SHORT EXERCISE ▸ For this exercise, write out exactly, and only, the lines running from the line that contains "make_neck_binding()" through the line that contains "bpy.data.objects.remove(obj)".

RECORDS PROVIDED ▸
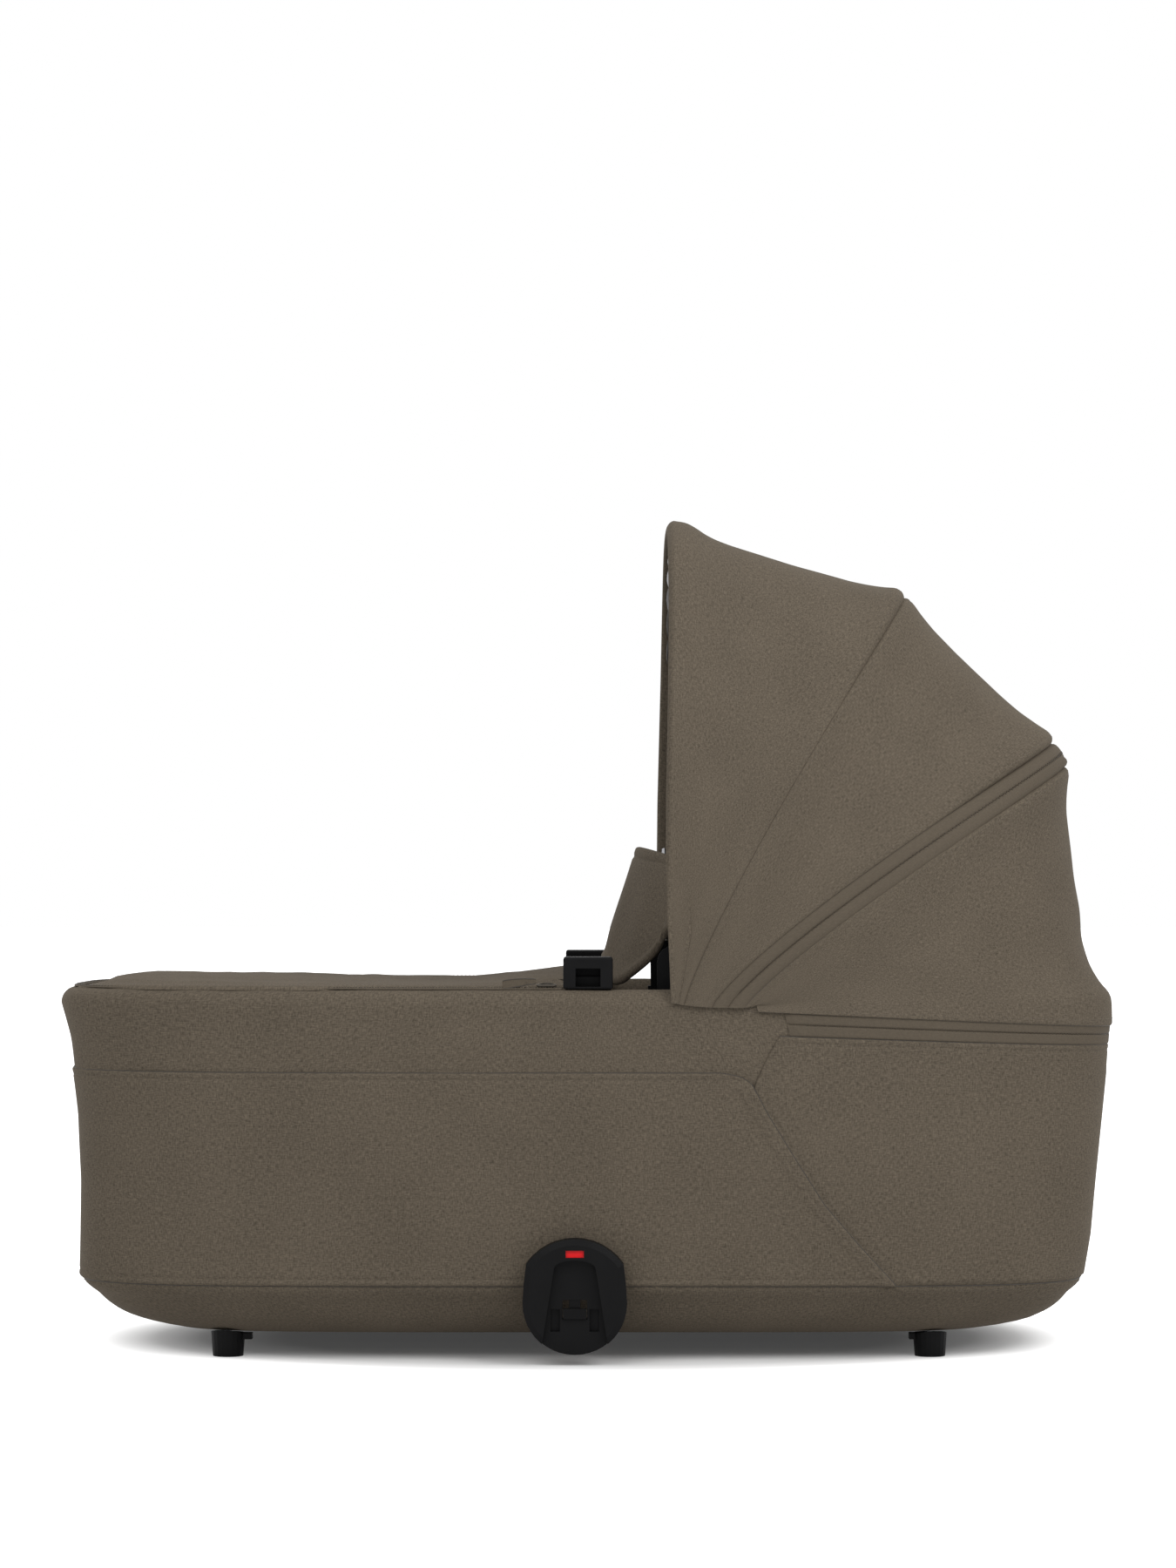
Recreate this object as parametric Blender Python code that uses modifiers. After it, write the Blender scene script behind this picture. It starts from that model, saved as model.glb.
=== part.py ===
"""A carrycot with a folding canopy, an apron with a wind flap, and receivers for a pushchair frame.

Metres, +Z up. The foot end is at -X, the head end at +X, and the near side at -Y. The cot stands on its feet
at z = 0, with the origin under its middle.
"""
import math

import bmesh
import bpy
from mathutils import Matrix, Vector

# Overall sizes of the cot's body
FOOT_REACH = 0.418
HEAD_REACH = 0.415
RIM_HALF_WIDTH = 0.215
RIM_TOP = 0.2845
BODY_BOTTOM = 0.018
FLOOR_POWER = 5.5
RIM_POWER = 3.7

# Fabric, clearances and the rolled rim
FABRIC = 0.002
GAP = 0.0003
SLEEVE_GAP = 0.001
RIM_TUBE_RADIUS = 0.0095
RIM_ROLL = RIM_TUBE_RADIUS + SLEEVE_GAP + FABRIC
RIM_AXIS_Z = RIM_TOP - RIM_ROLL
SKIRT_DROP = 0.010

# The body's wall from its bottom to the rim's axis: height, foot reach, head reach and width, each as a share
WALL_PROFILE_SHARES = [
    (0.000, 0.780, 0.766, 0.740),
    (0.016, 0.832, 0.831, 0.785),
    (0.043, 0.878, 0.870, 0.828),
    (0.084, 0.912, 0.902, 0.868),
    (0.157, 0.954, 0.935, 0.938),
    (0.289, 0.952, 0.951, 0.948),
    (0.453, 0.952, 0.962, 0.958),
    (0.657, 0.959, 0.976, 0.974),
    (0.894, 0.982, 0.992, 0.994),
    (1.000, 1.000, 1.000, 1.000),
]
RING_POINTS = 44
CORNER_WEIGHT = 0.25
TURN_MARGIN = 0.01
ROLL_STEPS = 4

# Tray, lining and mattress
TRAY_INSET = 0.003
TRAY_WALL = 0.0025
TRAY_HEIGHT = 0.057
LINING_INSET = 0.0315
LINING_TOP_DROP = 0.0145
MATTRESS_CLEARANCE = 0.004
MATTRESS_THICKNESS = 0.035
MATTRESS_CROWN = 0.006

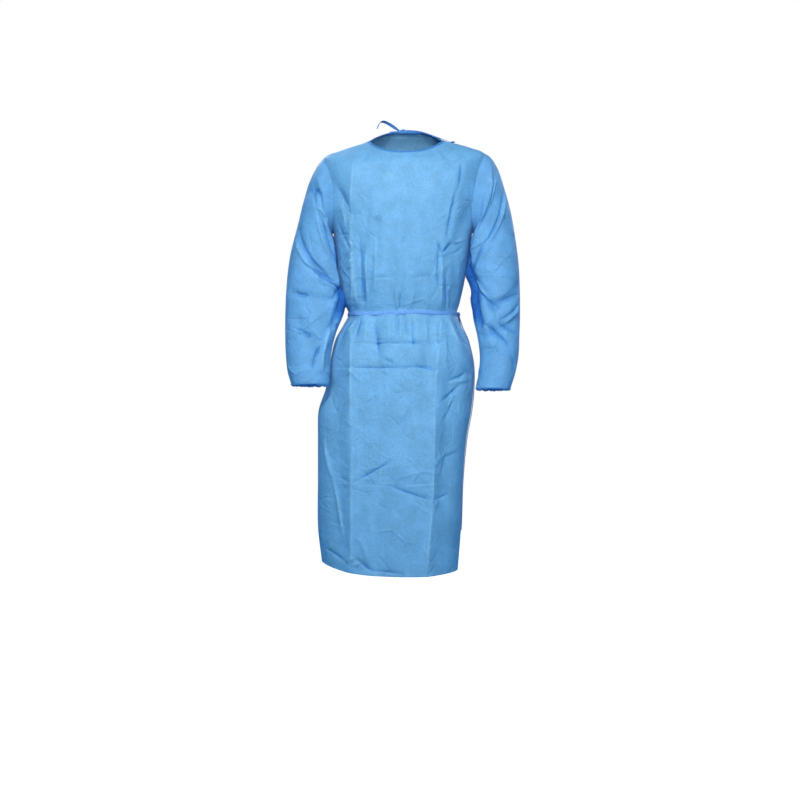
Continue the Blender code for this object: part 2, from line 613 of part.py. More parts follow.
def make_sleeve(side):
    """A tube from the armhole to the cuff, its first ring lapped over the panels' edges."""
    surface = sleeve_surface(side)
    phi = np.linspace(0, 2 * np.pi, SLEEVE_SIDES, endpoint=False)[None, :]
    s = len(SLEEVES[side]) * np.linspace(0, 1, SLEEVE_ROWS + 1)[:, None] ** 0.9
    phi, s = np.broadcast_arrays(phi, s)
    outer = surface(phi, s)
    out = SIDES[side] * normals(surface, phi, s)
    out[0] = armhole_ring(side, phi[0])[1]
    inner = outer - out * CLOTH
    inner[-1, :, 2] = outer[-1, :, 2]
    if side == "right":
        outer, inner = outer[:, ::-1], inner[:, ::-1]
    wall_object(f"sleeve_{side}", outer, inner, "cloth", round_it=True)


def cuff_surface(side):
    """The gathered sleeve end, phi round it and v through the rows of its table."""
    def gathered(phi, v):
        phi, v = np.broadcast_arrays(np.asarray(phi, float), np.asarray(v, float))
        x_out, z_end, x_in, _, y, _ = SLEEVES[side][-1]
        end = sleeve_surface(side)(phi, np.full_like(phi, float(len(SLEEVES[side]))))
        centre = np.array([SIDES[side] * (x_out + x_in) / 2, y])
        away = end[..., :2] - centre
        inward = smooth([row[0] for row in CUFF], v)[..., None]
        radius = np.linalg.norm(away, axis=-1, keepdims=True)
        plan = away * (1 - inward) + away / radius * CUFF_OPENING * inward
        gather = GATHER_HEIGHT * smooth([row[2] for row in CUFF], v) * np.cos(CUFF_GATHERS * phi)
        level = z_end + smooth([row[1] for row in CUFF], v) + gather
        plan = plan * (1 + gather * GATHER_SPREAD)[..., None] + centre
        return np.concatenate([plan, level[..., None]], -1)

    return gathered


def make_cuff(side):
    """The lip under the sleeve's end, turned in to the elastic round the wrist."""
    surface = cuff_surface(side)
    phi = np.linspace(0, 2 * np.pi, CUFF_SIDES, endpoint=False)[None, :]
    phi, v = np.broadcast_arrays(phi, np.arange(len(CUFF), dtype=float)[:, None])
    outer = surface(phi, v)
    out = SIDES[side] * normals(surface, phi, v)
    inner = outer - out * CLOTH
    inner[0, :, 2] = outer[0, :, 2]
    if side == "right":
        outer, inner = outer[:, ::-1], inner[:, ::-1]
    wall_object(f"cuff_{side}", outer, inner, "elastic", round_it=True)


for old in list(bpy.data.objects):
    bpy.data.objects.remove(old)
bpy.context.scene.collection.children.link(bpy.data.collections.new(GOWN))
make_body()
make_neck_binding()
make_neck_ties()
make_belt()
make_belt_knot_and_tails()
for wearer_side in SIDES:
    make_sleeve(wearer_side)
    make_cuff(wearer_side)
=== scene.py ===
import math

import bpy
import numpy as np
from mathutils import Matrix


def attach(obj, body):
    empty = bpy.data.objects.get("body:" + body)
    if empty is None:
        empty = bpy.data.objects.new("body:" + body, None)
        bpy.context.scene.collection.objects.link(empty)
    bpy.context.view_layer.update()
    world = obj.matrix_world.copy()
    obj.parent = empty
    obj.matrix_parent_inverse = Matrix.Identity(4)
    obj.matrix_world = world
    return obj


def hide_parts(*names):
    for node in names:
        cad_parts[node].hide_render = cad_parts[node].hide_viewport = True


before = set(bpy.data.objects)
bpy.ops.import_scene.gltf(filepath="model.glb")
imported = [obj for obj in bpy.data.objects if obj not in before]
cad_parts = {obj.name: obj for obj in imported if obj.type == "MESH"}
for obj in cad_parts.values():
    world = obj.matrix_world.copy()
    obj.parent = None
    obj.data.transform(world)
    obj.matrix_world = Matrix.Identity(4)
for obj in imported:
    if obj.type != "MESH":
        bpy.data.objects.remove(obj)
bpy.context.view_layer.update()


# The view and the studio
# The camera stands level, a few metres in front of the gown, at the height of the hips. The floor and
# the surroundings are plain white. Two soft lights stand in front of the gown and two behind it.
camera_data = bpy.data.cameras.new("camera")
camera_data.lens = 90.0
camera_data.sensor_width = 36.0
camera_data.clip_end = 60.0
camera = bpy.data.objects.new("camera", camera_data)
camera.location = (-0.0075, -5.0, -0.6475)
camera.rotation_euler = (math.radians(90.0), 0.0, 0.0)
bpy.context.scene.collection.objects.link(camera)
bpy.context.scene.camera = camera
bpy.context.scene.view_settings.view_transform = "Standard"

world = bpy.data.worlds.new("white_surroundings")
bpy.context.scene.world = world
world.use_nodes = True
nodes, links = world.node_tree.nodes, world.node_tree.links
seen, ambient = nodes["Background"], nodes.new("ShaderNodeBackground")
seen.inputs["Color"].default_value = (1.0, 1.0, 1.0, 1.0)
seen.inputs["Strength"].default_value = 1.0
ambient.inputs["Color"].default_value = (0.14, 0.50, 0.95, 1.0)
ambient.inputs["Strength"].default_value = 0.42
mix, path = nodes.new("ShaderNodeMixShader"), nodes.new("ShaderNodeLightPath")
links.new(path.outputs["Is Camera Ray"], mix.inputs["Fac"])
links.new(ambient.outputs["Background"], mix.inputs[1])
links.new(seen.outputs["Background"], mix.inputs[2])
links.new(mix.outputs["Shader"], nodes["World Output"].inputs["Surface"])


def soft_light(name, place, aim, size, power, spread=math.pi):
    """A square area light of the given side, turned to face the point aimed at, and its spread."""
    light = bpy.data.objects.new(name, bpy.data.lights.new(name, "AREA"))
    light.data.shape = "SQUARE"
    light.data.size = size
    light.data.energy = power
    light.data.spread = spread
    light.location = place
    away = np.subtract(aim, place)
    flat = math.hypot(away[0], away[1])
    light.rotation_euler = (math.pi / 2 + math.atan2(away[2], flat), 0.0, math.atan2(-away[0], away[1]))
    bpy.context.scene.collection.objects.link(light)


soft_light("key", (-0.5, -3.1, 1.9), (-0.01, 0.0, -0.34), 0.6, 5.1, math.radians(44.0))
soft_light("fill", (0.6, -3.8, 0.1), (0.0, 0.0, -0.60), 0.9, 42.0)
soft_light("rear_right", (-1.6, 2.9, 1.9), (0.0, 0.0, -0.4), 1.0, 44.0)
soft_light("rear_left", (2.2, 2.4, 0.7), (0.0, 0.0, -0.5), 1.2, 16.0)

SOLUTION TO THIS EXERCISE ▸
make_neck_binding()
make_neck_ties()
make_belt()
make_belt_knot_and_tails()
for wearer_side in SIDES:
    make_sleeve(wearer_side)
    make_cuff(wearer_side)
=== scene.py ===
import math

import bpy
import numpy as np
from mathutils import Matrix


def attach(obj, body):
    empty = bpy.data.objects.get("body:" + body)
    if empty is None:
        empty = bpy.data.objects.new("body:" + body, None)
        bpy.context.scene.collection.objects.link(empty)
    bpy.context.view_layer.update()
    world = obj.matrix_world.copy()
    obj.parent = empty
    obj.matrix_parent_inverse = Matrix.Identity(4)
    obj.matrix_world = world
    return obj


def hide_parts(*names):
    for node in names:
        cad_parts[node].hide_render = cad_parts[node].hide_viewport = True


before = set(bpy.data.objects)
bpy.ops.import_scene.gltf(filepath="model.glb")
imported = [obj for obj in bpy.data.objects if obj not in before]
cad_parts = {obj.name: obj for obj in imported if obj.type == "MESH"}
for obj in cad_parts.values():
    world = obj.matrix_world.copy()
    obj.parent = None
    obj.data.transform(world)
    obj.matrix_world = Matrix.Identity(4)
for obj in imported:
    if obj.type != "MESH":
        bpy.data.objects.remove(obj)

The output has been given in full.